▸ SUPPLIED MATERIAL:
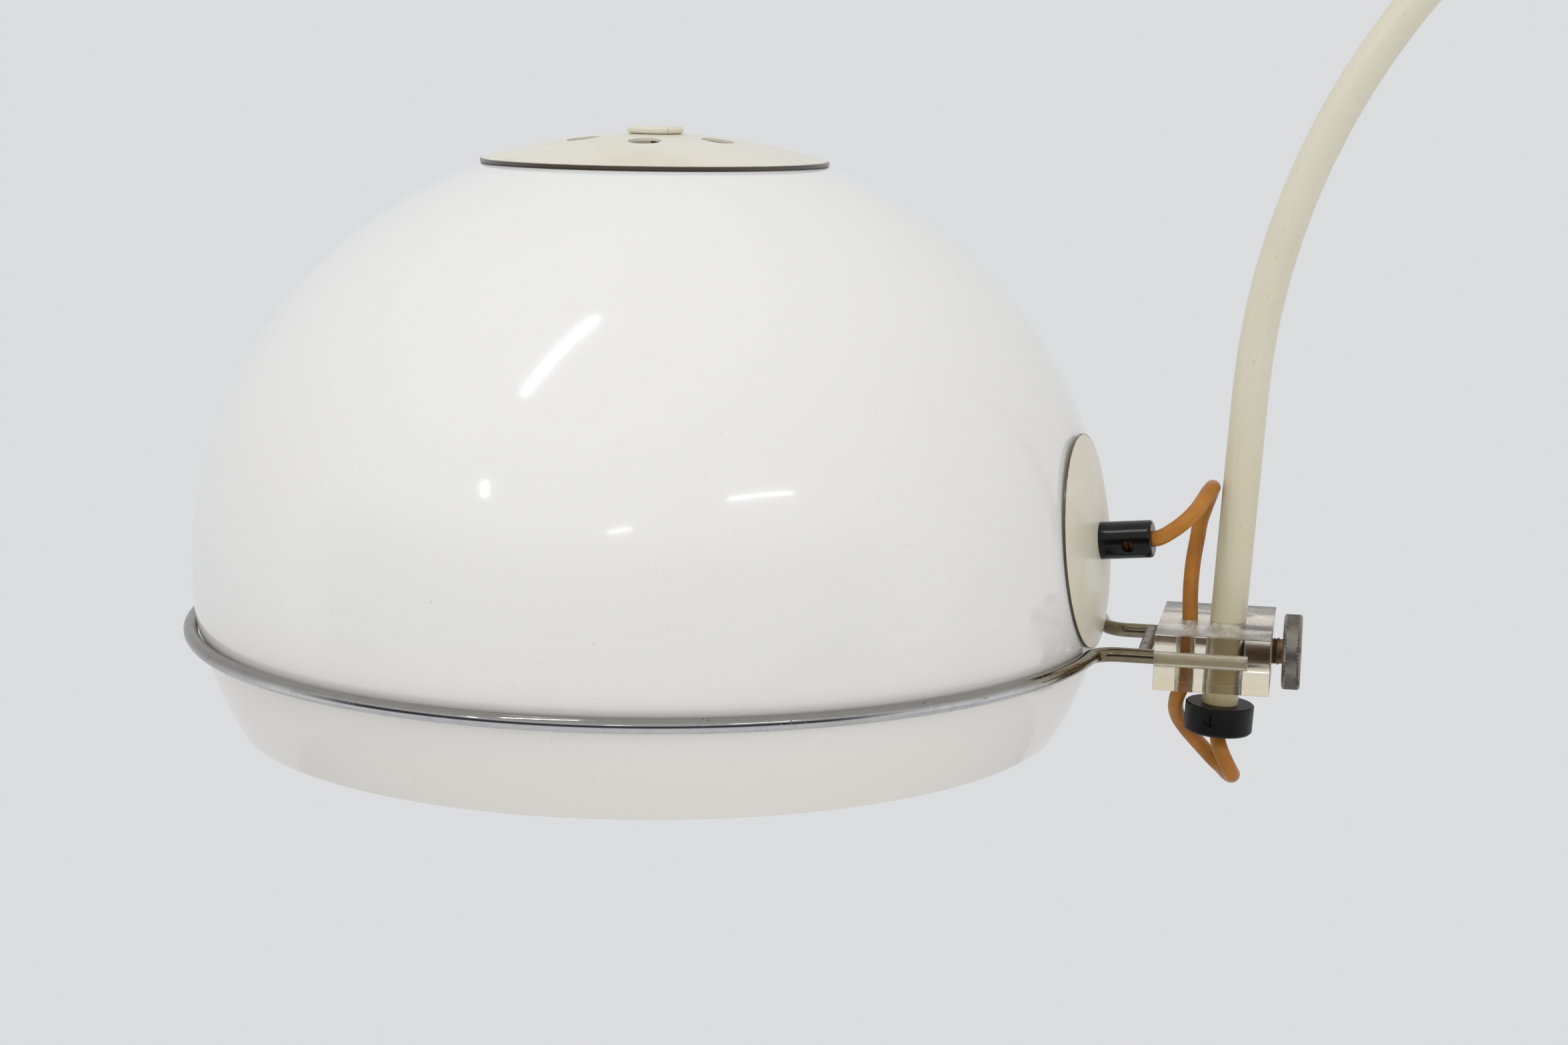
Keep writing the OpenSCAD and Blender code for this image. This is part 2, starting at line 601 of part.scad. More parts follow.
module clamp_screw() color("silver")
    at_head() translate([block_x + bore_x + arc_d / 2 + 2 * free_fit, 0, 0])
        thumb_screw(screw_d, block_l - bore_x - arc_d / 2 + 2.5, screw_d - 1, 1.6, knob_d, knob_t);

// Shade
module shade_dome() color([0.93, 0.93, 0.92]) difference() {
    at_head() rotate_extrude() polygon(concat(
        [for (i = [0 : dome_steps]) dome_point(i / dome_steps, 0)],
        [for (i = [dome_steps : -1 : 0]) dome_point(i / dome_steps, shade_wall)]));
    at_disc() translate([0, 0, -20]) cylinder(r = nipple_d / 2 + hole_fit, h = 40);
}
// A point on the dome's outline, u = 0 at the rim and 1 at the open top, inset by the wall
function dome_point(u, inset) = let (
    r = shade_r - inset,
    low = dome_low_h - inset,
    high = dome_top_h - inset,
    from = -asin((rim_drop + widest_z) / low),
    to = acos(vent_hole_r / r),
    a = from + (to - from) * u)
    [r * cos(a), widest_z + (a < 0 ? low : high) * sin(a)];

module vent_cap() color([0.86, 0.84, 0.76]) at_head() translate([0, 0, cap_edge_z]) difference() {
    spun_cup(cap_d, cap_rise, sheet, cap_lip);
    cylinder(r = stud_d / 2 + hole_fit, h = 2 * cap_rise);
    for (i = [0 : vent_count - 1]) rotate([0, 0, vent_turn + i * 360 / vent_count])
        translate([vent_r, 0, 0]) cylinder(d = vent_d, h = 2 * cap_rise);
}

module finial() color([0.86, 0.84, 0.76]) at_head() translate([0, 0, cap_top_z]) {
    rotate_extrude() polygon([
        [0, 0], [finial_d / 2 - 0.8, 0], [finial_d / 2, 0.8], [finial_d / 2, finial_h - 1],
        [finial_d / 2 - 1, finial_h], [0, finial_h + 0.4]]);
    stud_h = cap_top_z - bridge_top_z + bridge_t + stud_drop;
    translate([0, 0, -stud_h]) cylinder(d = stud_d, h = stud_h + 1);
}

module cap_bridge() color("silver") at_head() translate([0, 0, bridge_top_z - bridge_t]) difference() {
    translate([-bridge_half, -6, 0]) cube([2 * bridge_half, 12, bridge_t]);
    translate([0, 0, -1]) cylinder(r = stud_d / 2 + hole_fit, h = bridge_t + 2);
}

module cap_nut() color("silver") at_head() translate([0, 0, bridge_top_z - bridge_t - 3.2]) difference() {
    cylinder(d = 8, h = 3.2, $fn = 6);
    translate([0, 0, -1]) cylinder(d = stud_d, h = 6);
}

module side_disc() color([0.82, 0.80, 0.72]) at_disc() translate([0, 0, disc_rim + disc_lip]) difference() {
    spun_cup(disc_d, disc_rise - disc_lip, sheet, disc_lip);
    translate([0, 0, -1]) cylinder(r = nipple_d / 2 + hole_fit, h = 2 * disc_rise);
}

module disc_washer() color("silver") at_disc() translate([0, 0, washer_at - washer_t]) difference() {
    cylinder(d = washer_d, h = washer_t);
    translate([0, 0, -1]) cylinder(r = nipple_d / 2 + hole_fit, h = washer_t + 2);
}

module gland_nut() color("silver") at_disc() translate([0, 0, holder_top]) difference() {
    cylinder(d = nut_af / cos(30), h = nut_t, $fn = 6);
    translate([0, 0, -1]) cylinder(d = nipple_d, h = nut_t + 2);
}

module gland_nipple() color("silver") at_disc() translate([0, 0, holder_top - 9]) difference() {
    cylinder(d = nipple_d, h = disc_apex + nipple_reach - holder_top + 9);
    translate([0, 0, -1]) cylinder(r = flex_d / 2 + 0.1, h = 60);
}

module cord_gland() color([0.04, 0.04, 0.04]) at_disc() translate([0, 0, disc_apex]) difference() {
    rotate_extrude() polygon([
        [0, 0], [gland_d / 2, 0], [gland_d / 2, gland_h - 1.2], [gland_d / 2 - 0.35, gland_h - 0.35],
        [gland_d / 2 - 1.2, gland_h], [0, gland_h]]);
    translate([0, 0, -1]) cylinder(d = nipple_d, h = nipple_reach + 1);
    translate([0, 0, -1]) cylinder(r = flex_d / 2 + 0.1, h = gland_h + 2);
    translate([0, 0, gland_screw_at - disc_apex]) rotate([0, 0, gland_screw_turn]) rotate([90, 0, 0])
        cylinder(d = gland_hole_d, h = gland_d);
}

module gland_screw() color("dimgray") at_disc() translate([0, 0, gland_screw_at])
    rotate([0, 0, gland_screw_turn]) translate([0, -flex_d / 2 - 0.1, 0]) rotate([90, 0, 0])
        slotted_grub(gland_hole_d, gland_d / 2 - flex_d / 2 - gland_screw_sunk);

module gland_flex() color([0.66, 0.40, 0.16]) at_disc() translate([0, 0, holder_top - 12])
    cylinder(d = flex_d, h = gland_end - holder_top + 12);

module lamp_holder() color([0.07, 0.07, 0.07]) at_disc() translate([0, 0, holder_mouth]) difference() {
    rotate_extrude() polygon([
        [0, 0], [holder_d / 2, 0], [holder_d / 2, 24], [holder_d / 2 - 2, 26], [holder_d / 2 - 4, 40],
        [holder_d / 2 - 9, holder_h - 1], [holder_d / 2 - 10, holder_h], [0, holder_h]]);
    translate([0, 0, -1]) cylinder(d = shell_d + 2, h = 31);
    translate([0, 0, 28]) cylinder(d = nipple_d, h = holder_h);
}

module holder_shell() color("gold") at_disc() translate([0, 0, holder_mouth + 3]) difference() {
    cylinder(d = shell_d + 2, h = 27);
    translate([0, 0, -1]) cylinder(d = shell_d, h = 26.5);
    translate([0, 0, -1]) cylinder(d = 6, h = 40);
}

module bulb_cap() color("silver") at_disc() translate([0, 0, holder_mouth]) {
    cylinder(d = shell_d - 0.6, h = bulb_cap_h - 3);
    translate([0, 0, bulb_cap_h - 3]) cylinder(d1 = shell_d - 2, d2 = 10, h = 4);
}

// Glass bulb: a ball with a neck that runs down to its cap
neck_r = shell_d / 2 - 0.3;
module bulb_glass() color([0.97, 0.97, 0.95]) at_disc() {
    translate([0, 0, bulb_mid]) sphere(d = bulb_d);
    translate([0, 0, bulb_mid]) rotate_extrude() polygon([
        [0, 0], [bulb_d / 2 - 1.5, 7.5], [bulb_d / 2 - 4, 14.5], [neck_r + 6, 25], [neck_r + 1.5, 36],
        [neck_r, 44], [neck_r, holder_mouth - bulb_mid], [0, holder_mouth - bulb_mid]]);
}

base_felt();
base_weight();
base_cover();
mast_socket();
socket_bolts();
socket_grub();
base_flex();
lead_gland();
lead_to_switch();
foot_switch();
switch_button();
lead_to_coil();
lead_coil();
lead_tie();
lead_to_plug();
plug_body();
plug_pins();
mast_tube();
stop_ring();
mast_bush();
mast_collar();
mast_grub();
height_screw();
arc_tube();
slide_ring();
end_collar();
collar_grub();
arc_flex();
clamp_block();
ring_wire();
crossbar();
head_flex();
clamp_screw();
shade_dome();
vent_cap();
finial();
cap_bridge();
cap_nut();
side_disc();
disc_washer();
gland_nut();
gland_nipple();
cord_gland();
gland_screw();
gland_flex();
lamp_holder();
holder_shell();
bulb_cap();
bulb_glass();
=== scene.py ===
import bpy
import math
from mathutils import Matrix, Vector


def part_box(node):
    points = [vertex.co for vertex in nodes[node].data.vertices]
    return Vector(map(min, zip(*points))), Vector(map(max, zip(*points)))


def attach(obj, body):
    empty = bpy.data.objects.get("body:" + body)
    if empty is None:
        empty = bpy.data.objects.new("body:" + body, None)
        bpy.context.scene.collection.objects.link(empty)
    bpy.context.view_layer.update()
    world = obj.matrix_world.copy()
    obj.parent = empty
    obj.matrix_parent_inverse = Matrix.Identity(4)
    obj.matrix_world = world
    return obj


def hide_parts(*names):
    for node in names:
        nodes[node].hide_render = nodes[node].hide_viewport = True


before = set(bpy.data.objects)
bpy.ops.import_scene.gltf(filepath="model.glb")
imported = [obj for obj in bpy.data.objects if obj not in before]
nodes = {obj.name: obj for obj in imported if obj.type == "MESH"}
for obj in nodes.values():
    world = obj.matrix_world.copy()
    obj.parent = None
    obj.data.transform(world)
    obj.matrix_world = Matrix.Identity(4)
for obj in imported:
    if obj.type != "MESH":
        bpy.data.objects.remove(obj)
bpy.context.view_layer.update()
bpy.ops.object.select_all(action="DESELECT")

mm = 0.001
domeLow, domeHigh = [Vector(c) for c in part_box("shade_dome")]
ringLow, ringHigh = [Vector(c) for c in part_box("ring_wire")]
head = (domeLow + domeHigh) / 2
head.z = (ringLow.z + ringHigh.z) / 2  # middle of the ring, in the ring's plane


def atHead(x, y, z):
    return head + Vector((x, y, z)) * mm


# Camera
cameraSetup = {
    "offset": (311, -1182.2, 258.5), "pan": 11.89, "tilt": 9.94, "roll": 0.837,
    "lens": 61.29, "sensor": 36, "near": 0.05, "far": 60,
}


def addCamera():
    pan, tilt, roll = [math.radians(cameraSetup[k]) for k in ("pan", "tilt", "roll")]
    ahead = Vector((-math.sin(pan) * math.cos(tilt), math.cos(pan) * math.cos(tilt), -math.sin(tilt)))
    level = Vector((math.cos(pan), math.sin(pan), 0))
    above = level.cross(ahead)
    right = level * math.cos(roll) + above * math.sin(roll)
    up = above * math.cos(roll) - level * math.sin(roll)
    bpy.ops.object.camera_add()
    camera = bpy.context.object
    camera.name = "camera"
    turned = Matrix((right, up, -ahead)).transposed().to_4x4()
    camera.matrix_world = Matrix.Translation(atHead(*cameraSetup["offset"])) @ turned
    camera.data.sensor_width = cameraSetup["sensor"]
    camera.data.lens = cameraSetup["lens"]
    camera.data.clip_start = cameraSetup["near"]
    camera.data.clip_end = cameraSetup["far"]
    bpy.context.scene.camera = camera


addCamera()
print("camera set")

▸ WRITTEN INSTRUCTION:
Repeat, word for word, only the lines from the line holding "base_felt();" through the line holding "in imported if", with both of those lines included.

▸ EXPECTED ANSWER:
base_felt();
base_weight();
base_cover();
mast_socket();
socket_bolts();
socket_grub();
base_flex();
lead_gland();
lead_to_switch();
foot_switch();
switch_button();
lead_to_coil();
lead_coil();
lead_tie();
lead_to_plug();
plug_body();
plug_pins();
mast_tube();
stop_ring();
mast_bush();
mast_collar();
mast_grub();
height_screw();
arc_tube();
slide_ring();
end_collar();
collar_grub();
arc_flex();
clamp_block();
ring_wire();
crossbar();
head_flex();
clamp_screw();
shade_dome();
vent_cap();
finial();
cap_bridge();
cap_nut();
side_disc();
disc_washer();
gland_nut();
gland_nipple();
cord_gland();
gland_screw();
gland_flex();
lamp_holder();
holder_shell();
bulb_cap();
bulb_glass();
=== scene.py ===
import bpy
import math
from mathutils import Matrix, Vector


def part_box(node):
    points = [vertex.co for vertex in nodes[node].data.vertices]
    return Vector(map(min, zip(*points))), Vector(map(max, zip(*points)))


def attach(obj, body):
    empty = bpy.data.objects.get("body:" + body)
    if empty is None:
        empty = bpy.data.objects.new("body:" + body, None)
        bpy.context.scene.collection.objects.link(empty)
    bpy.context.view_layer.update()
    world = obj.matrix_world.copy()
    obj.parent = empty
    obj.matrix_parent_inverse = Matrix.Identity(4)
    obj.matrix_world = world
    return obj


def hide_parts(*names):
    for node in names:
        nodes[node].hide_render = nodes[node].hide_viewport = True


before = set(bpy.data.objects)
bpy.ops.import_scene.gltf(filepath="model.glb")
imported = [obj for obj in bpy.data.objects if obj not in before]
nodes = {obj.name: obj for obj in imported if obj.type == "MESH"}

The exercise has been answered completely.